» **Written instruction**
Return every line of the data below that includes the string "None".

*****

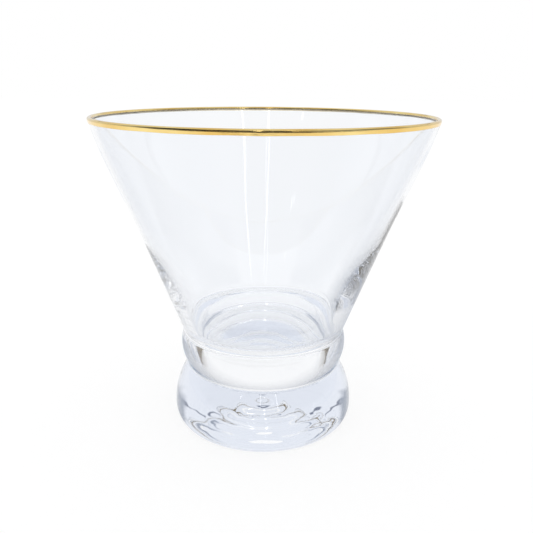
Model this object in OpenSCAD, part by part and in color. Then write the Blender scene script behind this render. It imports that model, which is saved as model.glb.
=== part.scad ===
// Stemless martini glass: a thin conical bowl on a rounded collar and a heavy solid foot,
// with a fired gold band over the lip. Millimetres, +Z up, origin where the axis meets the table.
// The three glass parts were fused hot, so they share their touching faces exactly.

/* [Bowl] */
// Outer diameter of the glass at the lip
rim_d = 112; // [100:1:124]
// Overall height of the glass, table to lip
height = 107; // [100:1:118]
// Outer diameter where the cone would meet the collar
waist_d = 56.8; // [54:0.2:58]
// Most that the upper wall swells beyond a straight cone
swell = 0.7; // [0:0.1:1.2]
// Part of the wall, from the lip down, that swells
swell_part = 0.5; // [0.3:0.05:0.7]
// Wall thickness at the lip
lip_t = 1.3; // [1:0.1:1.8]
// Wall thickness low in the bowl, measured level
low_t = 3; // [2.4:0.1:4]
// Height at which the wall starts to thicken
thin_z = 70; // [64:1:80]
// Height at which the wall reaches its full thickness
thick_z = 40; // [38:1:55]
// Height of the bowl's floor
floor_z = 31; // [30:0.5:32.5]
// Diameter of the flat part of the floor
floor_d = 26; // [20:1:32]
// Height over which the wall rounds into the floor
floor_rise = 6; // [5:0.5:9]
// Thickness of the bowl under its floor
floor_t = 5.2; // [4:0.1:6]

/* [Collar] */
// Height of the waist, between the bowl and the collar
waist_z = 33.5; // [33:0.1:34.5]
// Diameter of the collar at its fullest
collar_d = 59; // [58.6:0.1:60]
// Height of the collar's fullest level
collar_z = 28.3; // [27.5:0.1:29]
// Radius of the collar's rounded side
collar_round = 12.8; // [11:0.1:14]
// Radius of the soft corner at the waist
waist_fillet = 2.5; // [1:0.1:3]

/* [Foot] */
// Radius of the soft corner in the groove, between the collar and the foot
groove_fillet = 1.6; // [0.8:0.1:2.2]
// Diameter of the foot at its fullest
foot_d = 64.8; // [63:0.2:67]
// Height of the foot's fullest level
foot_z = 4.7; // [4:0.1:6]
// Radius of the foot's rounded side
foot_round = 25.8; // [24:0.1:28]
// Outer diameter of the ring that the glass stands on
stand_d = 60.4; // [58:0.2:62]
// Diameter of the shallow hollow under the foot
hollow_d = 57; // [44:0.5:57.5]
// Depth of that hollow
hollow_h = 2; // [0.5:0.1:3]

/* [Gold] */
// Height of the band on the outside
gold_out = 1.6; // [1.2:0.1:3]
// Height of the band on the inside
gold_in = 0.7; // [0.6:0.1:2]
// Thickness of the band
gold_t = 0.1; // [0.05:0.01:0.2]

/* [Hidden] */

$fn = 96;
arc_step = 6;         // degrees between the points of a tight curve
wall_steps = 24;      // points down each side of the wall
corner_steps = 14;    // points round the bowl's floor, and round the joint under it
corner_pull = 0.55;   // share of the way to the corner that a rounded curve is drawn
joint_lead = 6;       // inward run of the joint from the waist before it turns level
glass_tint = [0.86, 0.91, 0.95, 0.35];
gold_tint = [0.85, 0.65, 0.27];

rim_r = rim_d / 2;
waist_r = waist_d / 2;
lip_r = lip_t / 2;

// The cone: radius lost for each millimetre down, and its lean from upright
cone_slope = (rim_r - waist_r) / (height - waist_z);
cone_lean = atan(cone_slope);

// The swell follows u(1-u)^2, which peaks at 4/27 and joins the cone smoothly at u = 1
swell_gain = swell * 27 / 4;
swell_z = height - swell_part * (height - waist_z);
lip_slope = cone_slope - swell_gain / (height - swell_z);
lip_lean = atan(lip_slope);
lip_c = [rim_r - lip_r, height - lip_r];
lip_out_z = lip_c[1] - lip_r * sin(lip_lean);
lip_in_z = lip_c[1] + lip_r * sin(lip_lean);

// ---- Points and arcs in the radius-height plane ----

function polar(c, r, a) = [c[0] + r * cos(a), c[1] + r * sin(a)];

// Points on an arc from angle a to angle b, both ends included
function arc(c, r, a, b) =
    let (n = max(2, ceil(abs(b - a) / arc_step)))
    [for (i = [0:n]) polar(c, r, a + (b - a) * i / n)];

function angle_to(from, to) = atan2(to[1] - from[1], to[0] - from[0]);

// Points on a curve from a to b that rounds off the corner between them
function rounded(a, corner, b) =
    let (p = a + corner_pull * (corner - a), q = b + corner_pull * (corner - b))
    [for (i = [0:corner_steps]) let (t = i / corner_steps, u = 1 - t)
        u * u * u * a + 3 * u * u * t * p + 3 * u * t * t * q + t * t * t * b];

function smooth(u) = let (v = min(max(u, 0), 1)) v * v * (3 - 2 * v);

// ---- Bowl wall ----

function swell_at(z) =
    let (u = min(max((height - z) / (height - swell_z), 0), 1))
    swell_gain * u * (1 - u) * (1 - u);

// The cone line is set so that the swelling wall leaves the lip's round on its tangent
lip_out_r = lip_c[0] + lip_r * cos(lip_lean);
cone_r0 = lip_out_r - swell_at(lip_out_z) - cone_slope * lip_out_z;

function outer_r(z) = cone_r0 + cone_slope * z + swell_at(z);

function wall_t(z) =
    let (thin = lip_t / cos(lip_lean))
    thin + (low_t - thin) * smooth((thin_z - z) / (thin_z - thick_z));

function inner_r(z) = outer_r(z) - wall_t(z);

// ---- Collar and foot, as circles that small fillets join ----

collar_c = [collar_d / 2 - collar_round, collar_z];
foot_c = [foot_d / 2 - foot_round, foot_z];

// Centre of the waist fillet: outside the cone line and outside the collar's round
waist_line = cone_r0 + waist_fillet / cos(cone_lean) - collar_c[0];
waist_reach = collar_round + waist_fillet;
quad_a = 1 + cone_slope * cone_slope;
quad_b = cone_slope * waist_line - collar_z;
quad_c = waist_line * waist_line + collar_z * collar_z - waist_reach * waist_reach;
waist_c_z = (-quad_b + sqrt(quad_b * quad_b - quad_a * quad_c)) / quad_a;
waist_c = [waist_line + collar_c[0] + cone_slope * waist_c_z, waist_c_z];

// Centre of the groove fillet: outside both rounds
groove_reach = [collar_round + groove_fillet, foot_round + groove_fillet];
groove_span = norm(collar_c - foot_c);
groove_along = (groove_reach[1] * groove_reach[1] - groove_reach[0] * groove_reach[0]
                + groove_span * groove_span) / (2 * groove_span);
groove_angle = angle_to(foot_c, collar_c) - acos(groove_along / groove_reach[1]);
groove_c = polar(foot_c, groove_reach[1], groove_angle);

// Where the parts meet: the innermost points of the two fillets
waist_p = [waist_c[0] - waist_fillet, waist_c[1]];
groove_p = [groove_c[0] - groove_fillet, groove_c[1]];

// ---- Floor of the bowl, and the dished joint under it where the collar is fused on ----

// The floor's corner is where the wall, carried straight on, would meet the floor
floor_top_z = floor_z + floor_rise;
floor_edge = [inner_r(floor_top_z), floor_top_z];
floor_corner = floor_edge - floor_rise * [cone_slope, 1];
floor_path = concat(rounded(floor_edge, floor_corner, [floor_d / 2, floor_z]), [[0, floor_z]]);

joint_z = floor_z - floor_t;
joint_corner = [waist_p[0] - joint_lead, joint_z];
joint_path = concat(rounded(waist_p, joint_corner, [floor_d / 2, joint_z]), [[0, joint_z]]);

// ---- Outlines ----

lip_path = arc(lip_c, lip_r, -lip_lean, 180 - lip_lean);

wall_out = let (low = waist_c[1] + waist_fillet * sin(cone_lean))
    [for (i = [0:wall_steps]) let (z = low + (lip_out_z - low) * i / wall_steps)
        [outer_r(z), z]];

wall_in = [for (i = [0:wall_steps])
    let (z = lip_in_z + (floor_top_z - lip_in_z) * i / wall_steps) [inner_r(z), z]];

waist_top = arc(waist_c, waist_fillet, 180, 180 - cone_lean);
waist_low = arc(waist_c, waist_fillet, angle_to(waist_c, collar_c) + 360, 180);
collar_side = arc(collar_c, collar_round, angle_to(collar_c, groove_c), angle_to(collar_c, waist_c));
groove_top = arc(groove_c, groove_fillet, 180, angle_to(groove_c, collar_c));
groove_low = arc(groove_c, groove_fillet, angle_to(groove_c, foot_c) + 360, 180);
foot_side = arc(foot_c, foot_round, 0, angle_to(foot_c, groove_c));

foot_roll = [for (a = [-90:arc_step:0])
    [stand_d / 2 + (foot_d - stand_d) / 2 * cos(a), foot_z + foot_z * sin(a)]];

// The hollow is a shallow dome, of the radius that its width and depth give
hollow_r = (pow(hollow_d / 2, 2) + pow(hollow_h, 2)) / (2 * hollow_h);
hollow_half = asin(hollow_d / 2 / hollow_r);
hollow_path = [for (i = [0:8]) polar([0, hollow_h - hollow_r], hollow_r, 90 - hollow_half * i / 8)];

// Outward offset of a path by t, along the normal at each point
function tangent_at(path, i) =
    path[min(i + 1, len(path) - 1)] - path[max(i - 1, 0)];
function offset_path(path, t) = [for (i = [0:len(path) - 1])
    let (d = tangent_at(path, i)) path[i] + t * [d[1], -d[0]] / norm(d)];
function reversed(path) = [for (i = [len(path) - 1:-1:0]) path[i]];

// ---- Parts ----

module turned(points) {
    rotate_extrude() polygon(points);
}

// Conical bowl: rounded lip, wall that thickens downward, flat floor with a broad rounded corner
module bowl() {
    color(glass_tint)
        turned(concat(waist_top, wall_out, lip_path, wall_in, floor_path,
                      reversed(joint_path)));
}

// Rounded collar: a solid disc, dished on top where the bowl is fused in
module collar() {
    color(glass_tint)
        turned(concat([[0, groove_p[1]]], groove_top, collar_side, waist_low, joint_path));
}

// Solid foot: full side, rolled lower edge, narrow standing ring round a shallow hollow
module foot() {
    color(glass_tint)
        turned(concat(hollow_path, foot_roll, foot_side, groove_low, [[0, groove_p[1]]]));
}

// Gold band: a thin skin over the lip, from the outside of the wall to the inside
module gold_rim() {
    outside = [for (i = [4:-1:1])
        let (z = height - gold_out + (lip_out_z - height + gold_out) * (4 - i) / 4)
        [outer_r(z), z]];
    inside = [for (i = [1:4])
        let (z = lip_in_z + (height - gold_in - lip_in_z) * i / 4) [inner_r(z), z]];
    under = concat(outside, lip_path, inside);
    color(gold_tint)
        turned(concat(under, reversed(offset_path(under, gold_t))));
}

bowl();
collar();
foot();
gold_rim();
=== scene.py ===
import math

import bpy
from mathutils import Matrix, Vector, noise


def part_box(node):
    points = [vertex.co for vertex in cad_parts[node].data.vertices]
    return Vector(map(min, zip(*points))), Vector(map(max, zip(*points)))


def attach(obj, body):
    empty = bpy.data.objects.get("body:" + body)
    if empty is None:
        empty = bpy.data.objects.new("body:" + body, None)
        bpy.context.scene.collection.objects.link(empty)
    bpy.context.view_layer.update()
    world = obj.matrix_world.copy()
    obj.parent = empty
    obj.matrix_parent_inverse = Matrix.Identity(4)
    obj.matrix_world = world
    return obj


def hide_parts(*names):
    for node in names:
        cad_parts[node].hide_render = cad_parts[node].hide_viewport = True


# Stemless martini glass. Lengths are in metres and each piece is turned about the +Z axis.
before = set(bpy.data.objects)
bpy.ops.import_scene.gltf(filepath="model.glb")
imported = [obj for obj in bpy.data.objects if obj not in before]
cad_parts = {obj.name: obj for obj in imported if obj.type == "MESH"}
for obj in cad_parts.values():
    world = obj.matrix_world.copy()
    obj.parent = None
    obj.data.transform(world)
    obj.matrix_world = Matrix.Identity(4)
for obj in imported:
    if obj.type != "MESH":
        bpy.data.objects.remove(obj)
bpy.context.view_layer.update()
MM = 0.001

# ---------------------------------------------------------------- sizes
rim_r, _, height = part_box("bowl")[1]
collar_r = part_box("collar")[1].x
foot_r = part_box("foot")[1].x

# Bowl: a cone that swells a little in its upper half, with a wall that thickens downward
cone_slope = 0.37551  # (56 - 28.4) / (107 - 33.5), as in the CAD
cone_lean = math.atan(cone_slope)
swell = 0.7 * MM
swell_gain = swell * 27 / 4
swell_run = 36.75 * MM  # the upper half of the cone
swell_z = height - swell_run
lip_r = 0.65 * MM
low_t = 3 * MM
thin_z = 70 * MM
thick_z = 40 * MM
floor_z = 31 * MM
floor_r = 13 * MM
floor_rise = 6 * MM
floor_t = 5.2 * MM
corner_pull = 0.55
joint_lead = 6 * MM

# Collar and foot
collar_z = 28.3 * MM
collar_round = 12.8 * MM
waist_fillet = 2.5 * MM
groove_fillet = 1.6 * MM
foot_z = 4.7 * MM
foot_round = 25.8 * MM
stand_r = 30.2 * MM
hollow_w = 28.5 * MM
hollow_h = 2.0 * MM

# Gold band: a skin set just into the glass, so that no light gets in under it
gold_out = 1.6 * MM
gold_in = 0.7 * MM
gold_t = 0.06 * MM
gold_set = 0.008 * MM

BAND_STEPS = 8  # points up the outside of the band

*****

» **Response**
    if empty is None:
        empty = bpy.data.objects.new("body:" + body, None)
    obj.parent = None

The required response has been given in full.